The ensiling characteristics of barley, triticale and wheat grains at two different moisture levels, with and without the addition of lactic acid bacteria (LAB, Lactobacillus plantarum DSMZ 8862 and 8866) were determined after a 50-day storage period.
In addition, the impact of the different ensiling techniques on the nutritional value was determined in pigs.
In Experiment 1, mature grains were ground and water was added to adjust the moisture to 250 g/kg (low moisture content, LMC) or 350 g/kg (high moisture content, HMC).
Grains were ensiled in laboratory scale silos for 3, 10 and 50 days.
In the HMC silos, pH declined within 3 days irrespective of LAB treatment.
In the LAB treated LMC, pH declined after 10 days of storage, whereas pH of untreated grains remained unchanged.
Lactic acid production was higher in HMC than in LMC grains, with almost no acid production with the untreated LMC grains.
Denaturing gradient gel electrophoresis analysis revealed that the composition of the bacterial communities changed when LAB was added.
Nutrient digestibility of HMC and LMC grains ensiled for 50 days with addition of LAB and untreated dry grains was determined separately for each grain in pigs.

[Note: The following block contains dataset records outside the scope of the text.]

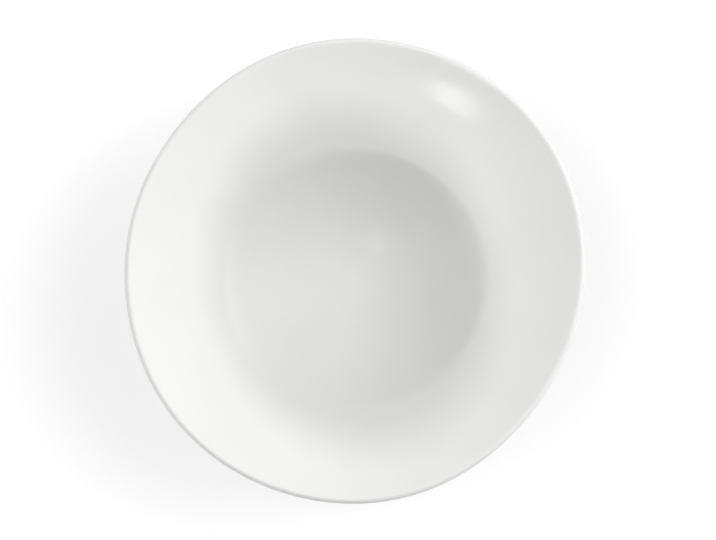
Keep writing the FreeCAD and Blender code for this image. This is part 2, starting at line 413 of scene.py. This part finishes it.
def whiteGlaze():
    # opaque white glaze, poured and fired glossy: soft wavy reflections with ragged edges,
    # painted shade that greys the well and its steep wall, random greyer patches, and a few pinholes
    material, tree = newMaterial("pouredWhiteGlaze")
    place = addNode(tree, "ShaderNodeTexCoord").outputs["Object"]
    stretch, azimuth = glaze["oval"]
    flat = addNode(tree, "ShaderNodeMapping", {     # the last scale takes the height out of the distance
        "vector_type": "TEXTURE", "Location": (0, -bowl["wellOffset"], 0),
        "Rotation": (0, 0, radians(azimuth)), "Scale": (stretch, 1, 1000)}, {"Vector": place})
    outwards = addNode(tree, "ShaderNodeVectorMath", {"operation": "LENGTH"}, {0: flat}).outputs["Value"]
    # painted shade from here on: the well greyed towards its steep wall, where shade falls, with a ragged outer
    # edge
    length, reach = glaze["shadeEdgeWobble"]
    edgeWobble = addNode(tree, "ShaderNodeTexNoise", {"Scale": 1 / length, "Detail": 4.0}, {"Vector": place})
    edgeWobble = addNode(tree, "ShaderNodeMath", {"operation": "MULTIPLY_ADD", 1: -reach, 2: reach / 2}, {0: edgeWobble})
    ragged = addNode(tree, "ShaderNodeMath", {"operation": "ADD"}, {0: outwards, 1: edgeWobble})
    start, end = glaze["shadeFrom"]
    shadeAndPatches = addNode(tree, "ShaderNodeMapRange", {
        "interpolation_type": "SMOOTHSTEP", "From Min": start, "From Max": end}, {"Value": outwards})
    start, end = glaze["shadeTo"]
    pastShoulder = addNode(tree, "ShaderNodeMapRange", {
        "interpolation_type": "SMOOTHSTEP", "From Min": start, "From Max": end}, {"Value": ragged})
    shadeAndPatches = addNode(tree, "ShaderNodeMath", {"operation": "SUBTRACT", "use_clamp": True}, {0: shadeAndPatches, 1: pastShoulder})
    cloud = addNode(tree, "ShaderNodeTexNoise", {"Scale": 1 / glaze["patch"], "Detail": 3.0}, {"Vector": place})
    cloud = addNode(tree, "ShaderNodeMapRange", {**noiseEnds, "To Max": glaze["patchShare"]}, {"Value": cloud})
    shadeAndPatches = addNode(tree, "ShaderNodeMath", {"operation": "ADD", "use_clamp": True}, {0: shadeAndPatches, 1: cloud})
    # the white glaze mixed to grey by the painted shade and the random patches
    color = addNode(tree, "ShaderNodeMix", {
        "data_type": "RGBA", 6: hexColor(glaze["color"]), 7: hexColor(glaze["paintedShadeColor"])}, {0: shadeAndPatches})
    smear = addNode(tree, "ShaderNodeTexNoise", {"Scale": 1 / glaze["smear"], "Detail": 4.0}, {"Vector": place})
    glassy, dull = glaze["roughness"]
    roughness = addNode(tree, "ShaderNodeMapRange", {**noiseEnds, "To Min": glassy, "To Max": dull},
                        {"Value": smear})
    roughness = addNode(tree, "ShaderNodeMix", {"data_type": "FLOAT", 3: glaze["wellAndPatchRoughness"]},
                        {0: shadeAndPatches, 2: roughness})
    skin = None
    for length, height in (glaze["peel"], glaze["dimple"]):
        bumps = addNode(tree, "ShaderNodeTexNoise", {"Scale": 1 / length, "Detail": 1.0}, {"Vector": place})
        skin = addNode(tree, "ShaderNodeBump", {"Strength": 1.0, "Distance": height},
                       {"Height": bumps, "Normal": skin} if skin else {"Height": bumps})
    spacing, radius, depth = glaze["pinhole"]
    cells = addNode(tree, "ShaderNodeTexVoronoi", {"Scale": 1 / spacing}, {"Vector": place})
    hole = addNode(tree, "ShaderNodeMapRange", {
        "From Min": glaze["pinholeFloor"] * radius / spacing, "From Max": radius / spacing},
        {"Value": cells.outputs["Distance"]})
    skin = addNode(tree, "ShaderNodeBump", {"Strength": 1.0, "Distance": depth},
                   {"Height": hole, "Normal": skin})
    shader = addNode(tree, "ShaderNodeBsdfPrincipled", {"IOR": 1.5},
                     {"Base Color": color.outputs[2], "Roughness": roughness, "Normal": skin})
    addNode(tree, "ShaderNodeOutputMaterial", None, {"Surface": shader})
    return material


clay = {
    "color": "#DDD3C5",
    "darkColor": "#CDBFAC",
    "grog": 0.9 * mm,               # grains in the body; real ones are finer, these show in a picture
    "grogEnds": (0.45, 0.75),       # noise levels where a grain begins and is full
    "patch": 14 * mm,
    "patchShare": 0.5,
    "roughness": (0.62, 0.82),
    "grit": (0.5 * mm, 0.05 * mm),  # length and height
}


def bareClay():
    # pale stoneware, wiped clean and fired unglazed: matt, warm grey and a little gritty
    material, tree = newMaterial("wipedBareClay")
    place = addNode(tree, "ShaderNodeTexCoord").outputs["Object"]
    grains = addNode(tree, "ShaderNodeTexNoise", {"Scale": 1 / clay["grog"], "Detail": 2.0}, {"Vector": place})
    low, high = clay["grogEnds"]
    grains = addNode(tree, "ShaderNodeMapRange", {"From Min": low, "From Max": high}, {"Value": grains})
    patch = addNode(tree, "ShaderNodeTexNoise", {"Scale": 1 / clay["patch"], "Detail": 3.0}, {"Vector": place})
    cloud = addNode(tree, "ShaderNodeMapRange", {**noiseEnds, "To Max": clay["patchShare"]}, {"Value": patch})
    dark = addNode(tree, "ShaderNodeMath", {"operation": "MAXIMUM"}, {0: grains, 1: cloud})
    color = addNode(tree, "ShaderNodeMix", {
        "data_type": "RGBA", 6: hexColor(clay["color"]), 7: hexColor(clay["darkColor"])}, {0: dark})
    smooth, rough = clay["roughness"]
    roughness = addNode(tree, "ShaderNodeMapRange", {**noiseEnds, "To Min": smooth, "To Max": rough},
                        {"Value": patch})
    length, height = clay["grit"]
    grit = addNode(tree, "ShaderNodeTexNoise", {"Scale": 1 / length, "Detail": 2.0}, {"Vector": place})
    skin = addNode(tree, "ShaderNodeBump", {"Strength": 1.0, "Distance": height}, {"Height": grit})
    shader = addNode(tree, "ShaderNodeBsdfPrincipled", {"IOR": 1.5},
                     {"Base Color": color.outputs[2], "Roughness": roughness, "Normal": skin})
    addNode(tree, "ShaderNodeOutputMaterial", None, {"Surface": shader})
    return material


glazeCoat.data.materials.append(whiteGlaze())
wipedClay = bareClay()
finishes = {"clay_body": wipedClay, "foot_ring": wipedClay, "foot_recess_glaze": glazeCoat.data.materials[0]}
for node, finish in finishes.items():
    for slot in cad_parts[node].material_slots:
        slot.material = finish
print("finishes:", len(finishes) + 1, "pieces")

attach(glazeCoat, "root")
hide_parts("glaze_coat")
addCamera()
addFloor()
addWorld()
addLamp()
bpy.context.scene.view_settings.view_transform = "Standard"
print("studio: camera, floor, world and lamp")
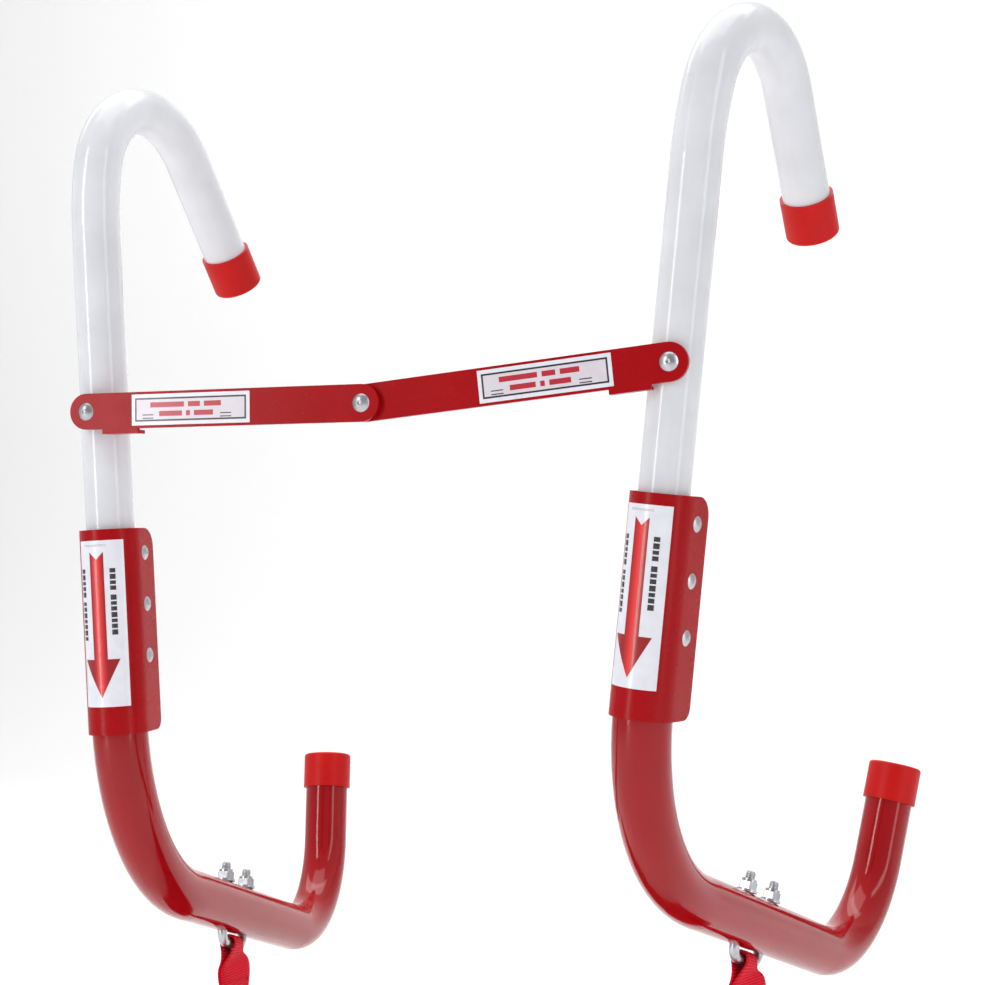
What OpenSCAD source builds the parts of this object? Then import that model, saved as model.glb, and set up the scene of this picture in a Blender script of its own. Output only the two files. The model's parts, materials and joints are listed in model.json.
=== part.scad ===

Digestibility was increased in LMC (crude fibre, crude protein, phosphorus) and HMC (ether extract) wheat grains, whereas only ether extract digestibility was improved in HMC triticale and no differences were observed for barley.
A higher phosphorus digestibility was observed in LMC triticale and wheat as compared to the dry grains, likely due to reduced phytate-P after ensiling.
The results show that cereals with a moisture content of 250 g kg−1 can be ensiled successfully provided that LAB is added, and that under these conditions phosphorus availability is increased.